Each year, I lean more and more into the idea of running a circuit of college camps. If I had to choose between the three (team, showcase, camp), I’d invest my money into attending college camps. But there are BIG CONDITIONS that apply to this pathway.
The best way for a 13-15u ballplayer to get in front of coaches is by going to camp. Colleges don’t have time to go watch a middle schooler. If a kid was worthy of that, then he’s getting drafted anyway. The good news is that camp provides the best recruiting experience for all parties involved. Recruiting rules are thrown out the window during “camp.” Families can meet privately with coaches, enjoy a personal tour of the school, visit admissions counselors, and have a night on the town. In reality, what’s more likely to happen is young campers will uncover if their dream school is just that – a dream. People can’t be scared to simply ask, “Coach, do you think I have a chance to play at this level, or should I focus on different camps?” Every college coach I know would give a straightforward answer if asked at their camp. Attending a college camp and not asking that question would be a major missed opportunity.

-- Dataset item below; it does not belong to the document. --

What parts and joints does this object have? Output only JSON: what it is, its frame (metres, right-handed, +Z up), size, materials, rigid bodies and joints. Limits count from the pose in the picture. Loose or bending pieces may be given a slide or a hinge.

For 16u/17u, college camps offer all the same benefits, but time is of the essence and reckless spending happens when people panic. Rising Juniors have some flexibility to chase a dream school, but the college camp selection process should to be more than a dart throw. Ideally, upperclassmen will have options to attend camps where mutual interest exists. If not, then a showcase setting might be better, or putting down the ball and hitting the gym.

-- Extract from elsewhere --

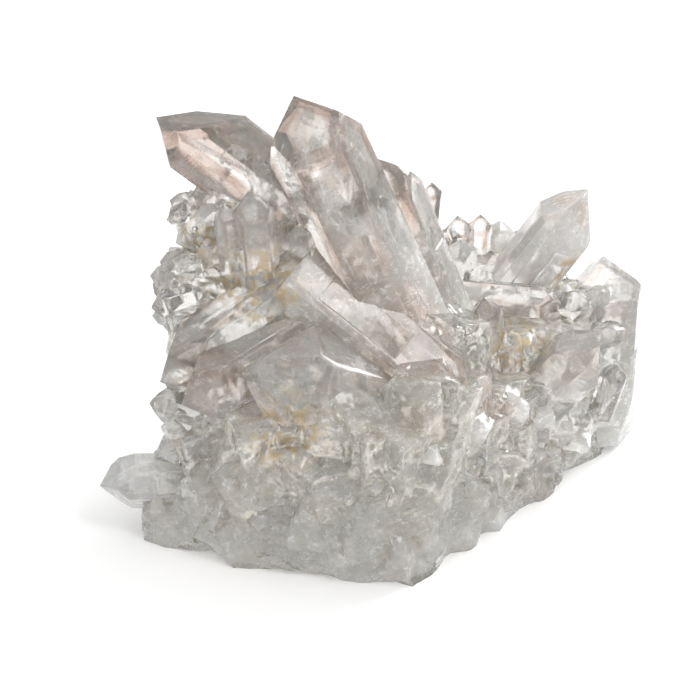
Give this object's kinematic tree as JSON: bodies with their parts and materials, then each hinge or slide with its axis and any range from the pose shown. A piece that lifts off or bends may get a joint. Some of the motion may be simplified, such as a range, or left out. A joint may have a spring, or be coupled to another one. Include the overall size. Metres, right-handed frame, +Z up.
{
  "type": "quartz crystal cluster",
  "caption": "Cluster of pointed, six-sided clear to milky quartz crystals grown together on a broken quartz base with a flat underside.",
  "frame": {"origin": "under the middle of the cluster, on the surface that it stands on", "axes": "+X to the right and +Y away from whoever faces the main point, +Z up"},
  "size_m": [0.1244, 0.0956, 0.0993],
  "materials": {
    "quartz": "vitreous, clear at the points and milky in the base, with faint warm brown tint and a little yellow-brown iron stain"
  },
  "bodies": {
    "root": {"quartz_cluster": "quartz"}
  },
  "joints": []
}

Here’s a dirty little secret – outside of DI, a majority of programs are allowed to conduct private workouts any day of the week. Knowing that, rising seniors should not be paying for any individual college baseball camp.
Uncommitted 18u recruits need to be like the guy at Pompano Pier with 15 different lines in the sea and a cooler full of live bait. Any nibble is worth a tug, or in this case, a private workout request. Seniors desperately looking for a place to play should be filling up their calendars with these types of pre-organized visits.